Problem: Print exactly the part opening with the line containing "cad_parts[node].hide_render = cad_parts[node].hide_viewport" and closing with the line containing "imported = [obj", with both of those lines included.

Supplied material:
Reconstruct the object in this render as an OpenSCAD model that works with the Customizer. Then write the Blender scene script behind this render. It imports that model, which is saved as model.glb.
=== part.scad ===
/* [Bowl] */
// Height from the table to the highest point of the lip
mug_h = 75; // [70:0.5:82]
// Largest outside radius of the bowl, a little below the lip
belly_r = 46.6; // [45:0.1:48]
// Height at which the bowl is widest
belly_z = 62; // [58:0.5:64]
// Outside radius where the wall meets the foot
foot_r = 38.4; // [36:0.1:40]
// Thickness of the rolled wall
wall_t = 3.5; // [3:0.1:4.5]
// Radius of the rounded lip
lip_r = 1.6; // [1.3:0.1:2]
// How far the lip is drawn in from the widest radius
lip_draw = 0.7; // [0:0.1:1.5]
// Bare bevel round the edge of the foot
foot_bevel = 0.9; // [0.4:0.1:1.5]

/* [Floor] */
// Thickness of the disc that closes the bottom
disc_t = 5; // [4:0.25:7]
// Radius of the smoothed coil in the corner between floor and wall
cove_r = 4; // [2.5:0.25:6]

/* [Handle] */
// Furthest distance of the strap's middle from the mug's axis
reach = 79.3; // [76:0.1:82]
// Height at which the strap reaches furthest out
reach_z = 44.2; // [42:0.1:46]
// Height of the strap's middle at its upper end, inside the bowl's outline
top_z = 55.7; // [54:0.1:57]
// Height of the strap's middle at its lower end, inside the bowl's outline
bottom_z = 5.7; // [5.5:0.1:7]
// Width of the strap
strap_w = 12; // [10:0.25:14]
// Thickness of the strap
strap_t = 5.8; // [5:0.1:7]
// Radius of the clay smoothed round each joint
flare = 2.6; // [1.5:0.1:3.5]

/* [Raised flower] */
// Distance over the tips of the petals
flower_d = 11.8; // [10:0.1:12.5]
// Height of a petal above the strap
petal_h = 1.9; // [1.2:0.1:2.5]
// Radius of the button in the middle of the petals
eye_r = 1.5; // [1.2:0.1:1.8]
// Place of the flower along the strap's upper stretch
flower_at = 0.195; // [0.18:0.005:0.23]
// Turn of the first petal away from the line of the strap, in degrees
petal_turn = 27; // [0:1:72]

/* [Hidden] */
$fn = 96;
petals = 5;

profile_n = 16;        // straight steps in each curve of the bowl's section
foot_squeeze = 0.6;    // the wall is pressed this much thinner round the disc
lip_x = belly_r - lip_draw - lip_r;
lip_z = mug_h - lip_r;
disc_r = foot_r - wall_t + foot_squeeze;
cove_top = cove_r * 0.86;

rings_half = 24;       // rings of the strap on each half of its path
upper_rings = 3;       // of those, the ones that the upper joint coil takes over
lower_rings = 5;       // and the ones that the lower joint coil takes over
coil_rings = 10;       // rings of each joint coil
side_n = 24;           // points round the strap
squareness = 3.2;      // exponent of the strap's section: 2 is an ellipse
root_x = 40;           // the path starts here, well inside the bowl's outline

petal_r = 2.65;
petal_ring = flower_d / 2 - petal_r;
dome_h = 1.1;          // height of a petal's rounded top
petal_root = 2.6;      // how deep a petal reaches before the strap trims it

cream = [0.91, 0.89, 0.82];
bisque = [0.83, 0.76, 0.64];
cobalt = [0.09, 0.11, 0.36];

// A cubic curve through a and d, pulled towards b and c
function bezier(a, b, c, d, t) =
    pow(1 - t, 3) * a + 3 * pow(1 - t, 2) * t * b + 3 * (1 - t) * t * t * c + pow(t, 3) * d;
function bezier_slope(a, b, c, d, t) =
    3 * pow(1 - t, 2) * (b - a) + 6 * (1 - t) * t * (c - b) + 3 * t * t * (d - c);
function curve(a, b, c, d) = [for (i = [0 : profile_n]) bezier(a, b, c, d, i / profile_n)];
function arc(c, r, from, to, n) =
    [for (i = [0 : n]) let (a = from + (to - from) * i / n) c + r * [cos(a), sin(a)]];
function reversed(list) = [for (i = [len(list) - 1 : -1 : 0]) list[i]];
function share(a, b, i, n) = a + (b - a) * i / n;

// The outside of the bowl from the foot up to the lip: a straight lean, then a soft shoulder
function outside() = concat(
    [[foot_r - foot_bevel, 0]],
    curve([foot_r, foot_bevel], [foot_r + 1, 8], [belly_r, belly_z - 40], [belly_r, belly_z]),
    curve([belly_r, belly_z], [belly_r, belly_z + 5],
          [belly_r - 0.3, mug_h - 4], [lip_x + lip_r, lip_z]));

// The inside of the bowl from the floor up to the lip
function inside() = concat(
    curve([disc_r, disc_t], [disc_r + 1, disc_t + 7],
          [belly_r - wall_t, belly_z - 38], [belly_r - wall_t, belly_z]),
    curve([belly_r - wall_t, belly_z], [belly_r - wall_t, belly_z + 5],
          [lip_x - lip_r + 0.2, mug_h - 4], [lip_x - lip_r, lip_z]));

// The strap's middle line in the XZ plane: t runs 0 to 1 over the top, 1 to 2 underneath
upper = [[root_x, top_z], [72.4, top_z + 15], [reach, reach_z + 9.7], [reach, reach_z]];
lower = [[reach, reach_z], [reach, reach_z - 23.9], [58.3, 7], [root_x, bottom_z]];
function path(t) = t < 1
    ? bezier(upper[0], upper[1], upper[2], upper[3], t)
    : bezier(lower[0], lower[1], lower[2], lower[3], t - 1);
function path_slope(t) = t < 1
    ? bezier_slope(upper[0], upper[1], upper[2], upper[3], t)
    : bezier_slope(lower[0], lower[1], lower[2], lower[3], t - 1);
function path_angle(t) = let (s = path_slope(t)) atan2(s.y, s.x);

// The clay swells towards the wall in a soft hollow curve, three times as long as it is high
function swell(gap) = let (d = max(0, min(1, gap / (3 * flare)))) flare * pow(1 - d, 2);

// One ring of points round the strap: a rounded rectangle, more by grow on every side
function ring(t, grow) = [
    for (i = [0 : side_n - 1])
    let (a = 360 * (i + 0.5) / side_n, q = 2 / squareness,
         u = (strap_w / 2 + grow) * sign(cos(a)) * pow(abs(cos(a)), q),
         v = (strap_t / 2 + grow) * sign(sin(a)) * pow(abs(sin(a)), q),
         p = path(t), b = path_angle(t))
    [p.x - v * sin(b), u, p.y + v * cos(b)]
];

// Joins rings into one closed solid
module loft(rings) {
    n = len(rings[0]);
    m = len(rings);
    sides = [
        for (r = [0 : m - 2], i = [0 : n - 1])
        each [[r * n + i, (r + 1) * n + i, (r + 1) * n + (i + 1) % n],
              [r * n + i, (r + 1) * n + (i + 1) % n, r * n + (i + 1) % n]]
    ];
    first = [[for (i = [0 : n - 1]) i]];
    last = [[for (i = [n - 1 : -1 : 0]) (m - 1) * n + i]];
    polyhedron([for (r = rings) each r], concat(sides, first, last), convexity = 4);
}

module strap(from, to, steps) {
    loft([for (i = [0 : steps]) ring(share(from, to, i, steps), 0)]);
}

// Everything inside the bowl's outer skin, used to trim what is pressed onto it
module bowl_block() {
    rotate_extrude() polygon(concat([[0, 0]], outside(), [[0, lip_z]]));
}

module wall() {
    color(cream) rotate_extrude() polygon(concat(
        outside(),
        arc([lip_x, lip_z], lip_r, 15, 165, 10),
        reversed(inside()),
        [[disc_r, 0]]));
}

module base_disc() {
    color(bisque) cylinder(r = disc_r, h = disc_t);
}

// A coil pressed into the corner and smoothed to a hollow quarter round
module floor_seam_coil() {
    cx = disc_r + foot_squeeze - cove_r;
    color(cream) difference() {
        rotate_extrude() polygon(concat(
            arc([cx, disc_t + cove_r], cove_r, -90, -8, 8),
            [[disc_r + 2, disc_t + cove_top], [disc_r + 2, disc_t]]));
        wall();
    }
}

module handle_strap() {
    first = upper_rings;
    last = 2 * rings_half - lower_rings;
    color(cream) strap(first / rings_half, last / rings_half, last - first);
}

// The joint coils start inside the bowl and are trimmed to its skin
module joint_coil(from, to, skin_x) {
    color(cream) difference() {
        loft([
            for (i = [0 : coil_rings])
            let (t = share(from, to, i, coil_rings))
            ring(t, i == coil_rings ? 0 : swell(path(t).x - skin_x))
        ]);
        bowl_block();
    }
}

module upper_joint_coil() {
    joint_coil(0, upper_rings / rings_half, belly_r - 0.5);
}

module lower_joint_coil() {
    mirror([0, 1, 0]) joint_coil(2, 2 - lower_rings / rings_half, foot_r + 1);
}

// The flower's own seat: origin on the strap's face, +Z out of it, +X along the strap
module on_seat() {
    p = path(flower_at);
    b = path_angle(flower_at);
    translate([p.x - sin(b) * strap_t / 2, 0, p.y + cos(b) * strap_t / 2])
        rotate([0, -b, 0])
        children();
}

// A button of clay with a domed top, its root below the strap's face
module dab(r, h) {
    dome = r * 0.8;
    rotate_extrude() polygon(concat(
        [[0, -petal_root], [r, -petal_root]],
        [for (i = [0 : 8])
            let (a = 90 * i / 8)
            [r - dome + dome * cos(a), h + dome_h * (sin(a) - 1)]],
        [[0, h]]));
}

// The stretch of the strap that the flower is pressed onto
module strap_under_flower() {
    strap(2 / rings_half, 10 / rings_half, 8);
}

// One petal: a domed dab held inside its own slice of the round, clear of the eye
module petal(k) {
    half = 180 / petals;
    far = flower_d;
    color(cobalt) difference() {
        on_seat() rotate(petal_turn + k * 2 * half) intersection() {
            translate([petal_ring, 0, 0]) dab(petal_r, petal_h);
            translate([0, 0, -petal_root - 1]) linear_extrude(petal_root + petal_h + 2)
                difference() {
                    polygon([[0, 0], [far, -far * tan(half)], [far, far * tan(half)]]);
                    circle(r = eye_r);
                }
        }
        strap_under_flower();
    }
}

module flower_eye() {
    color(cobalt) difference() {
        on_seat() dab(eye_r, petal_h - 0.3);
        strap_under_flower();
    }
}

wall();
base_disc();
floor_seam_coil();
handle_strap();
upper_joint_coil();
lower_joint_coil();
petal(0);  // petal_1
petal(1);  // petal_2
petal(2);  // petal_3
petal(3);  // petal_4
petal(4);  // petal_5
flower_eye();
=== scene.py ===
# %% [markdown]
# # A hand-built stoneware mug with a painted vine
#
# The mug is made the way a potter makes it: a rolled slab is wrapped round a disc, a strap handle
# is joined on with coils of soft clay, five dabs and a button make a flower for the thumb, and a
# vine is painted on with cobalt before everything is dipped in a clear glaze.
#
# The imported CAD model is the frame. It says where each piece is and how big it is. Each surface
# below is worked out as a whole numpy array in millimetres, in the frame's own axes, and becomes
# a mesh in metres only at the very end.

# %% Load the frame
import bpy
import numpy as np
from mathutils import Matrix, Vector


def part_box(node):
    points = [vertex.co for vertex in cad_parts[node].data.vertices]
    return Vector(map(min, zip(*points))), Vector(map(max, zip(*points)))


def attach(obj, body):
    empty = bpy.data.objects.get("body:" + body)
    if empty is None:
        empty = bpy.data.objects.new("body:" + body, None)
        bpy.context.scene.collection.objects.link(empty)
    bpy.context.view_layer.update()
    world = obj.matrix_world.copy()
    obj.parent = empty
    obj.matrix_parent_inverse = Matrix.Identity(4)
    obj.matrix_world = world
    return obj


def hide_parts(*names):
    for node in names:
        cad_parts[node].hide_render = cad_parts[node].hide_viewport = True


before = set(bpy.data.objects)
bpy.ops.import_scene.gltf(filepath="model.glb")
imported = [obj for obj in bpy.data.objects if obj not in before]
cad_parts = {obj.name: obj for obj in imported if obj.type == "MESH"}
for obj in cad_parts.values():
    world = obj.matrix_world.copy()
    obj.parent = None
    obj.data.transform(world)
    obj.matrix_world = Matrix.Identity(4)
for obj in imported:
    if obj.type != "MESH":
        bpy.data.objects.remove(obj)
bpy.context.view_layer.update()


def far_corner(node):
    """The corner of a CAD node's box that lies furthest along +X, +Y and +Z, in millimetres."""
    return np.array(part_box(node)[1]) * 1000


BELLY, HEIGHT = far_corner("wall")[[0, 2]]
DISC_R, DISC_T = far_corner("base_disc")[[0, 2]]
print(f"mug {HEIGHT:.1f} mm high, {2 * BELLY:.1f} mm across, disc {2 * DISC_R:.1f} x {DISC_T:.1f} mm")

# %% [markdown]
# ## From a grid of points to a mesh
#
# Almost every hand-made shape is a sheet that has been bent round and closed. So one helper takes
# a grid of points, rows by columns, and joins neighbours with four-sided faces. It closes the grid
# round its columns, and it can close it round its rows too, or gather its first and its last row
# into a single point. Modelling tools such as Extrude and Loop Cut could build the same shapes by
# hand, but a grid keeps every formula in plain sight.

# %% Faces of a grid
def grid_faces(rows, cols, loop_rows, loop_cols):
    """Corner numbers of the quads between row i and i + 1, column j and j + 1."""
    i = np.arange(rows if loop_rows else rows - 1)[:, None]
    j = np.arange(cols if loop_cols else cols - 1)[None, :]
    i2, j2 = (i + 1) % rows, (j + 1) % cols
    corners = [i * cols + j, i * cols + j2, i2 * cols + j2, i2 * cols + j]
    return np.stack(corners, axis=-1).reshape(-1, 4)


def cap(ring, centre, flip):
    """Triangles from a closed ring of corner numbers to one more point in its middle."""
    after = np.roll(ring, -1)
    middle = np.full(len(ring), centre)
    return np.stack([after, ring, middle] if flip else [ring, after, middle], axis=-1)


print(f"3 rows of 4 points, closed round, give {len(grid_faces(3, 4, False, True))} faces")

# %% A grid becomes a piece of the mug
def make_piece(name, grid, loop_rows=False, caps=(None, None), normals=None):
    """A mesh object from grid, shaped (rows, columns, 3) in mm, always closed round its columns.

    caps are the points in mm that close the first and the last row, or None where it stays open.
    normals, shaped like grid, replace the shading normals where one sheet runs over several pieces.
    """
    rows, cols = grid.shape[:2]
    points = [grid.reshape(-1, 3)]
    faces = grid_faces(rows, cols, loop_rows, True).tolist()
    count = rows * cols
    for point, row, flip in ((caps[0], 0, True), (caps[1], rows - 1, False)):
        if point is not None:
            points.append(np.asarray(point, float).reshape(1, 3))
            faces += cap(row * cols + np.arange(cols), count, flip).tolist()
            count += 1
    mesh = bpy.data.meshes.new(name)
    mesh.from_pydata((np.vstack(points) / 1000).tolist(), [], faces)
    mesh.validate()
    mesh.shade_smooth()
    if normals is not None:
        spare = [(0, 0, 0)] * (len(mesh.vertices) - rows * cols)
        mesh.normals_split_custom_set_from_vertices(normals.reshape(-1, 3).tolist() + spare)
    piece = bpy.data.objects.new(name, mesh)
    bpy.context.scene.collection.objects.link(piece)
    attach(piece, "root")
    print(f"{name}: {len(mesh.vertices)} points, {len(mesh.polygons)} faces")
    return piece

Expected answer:
        cad_parts[node].hide_render = cad_parts[node].hide_viewport = True


before = set(bpy.data.objects)
bpy.ops.import_scene.gltf(filepath="model.glb")
imported = [obj for obj in bpy.data.objects if obj not in before]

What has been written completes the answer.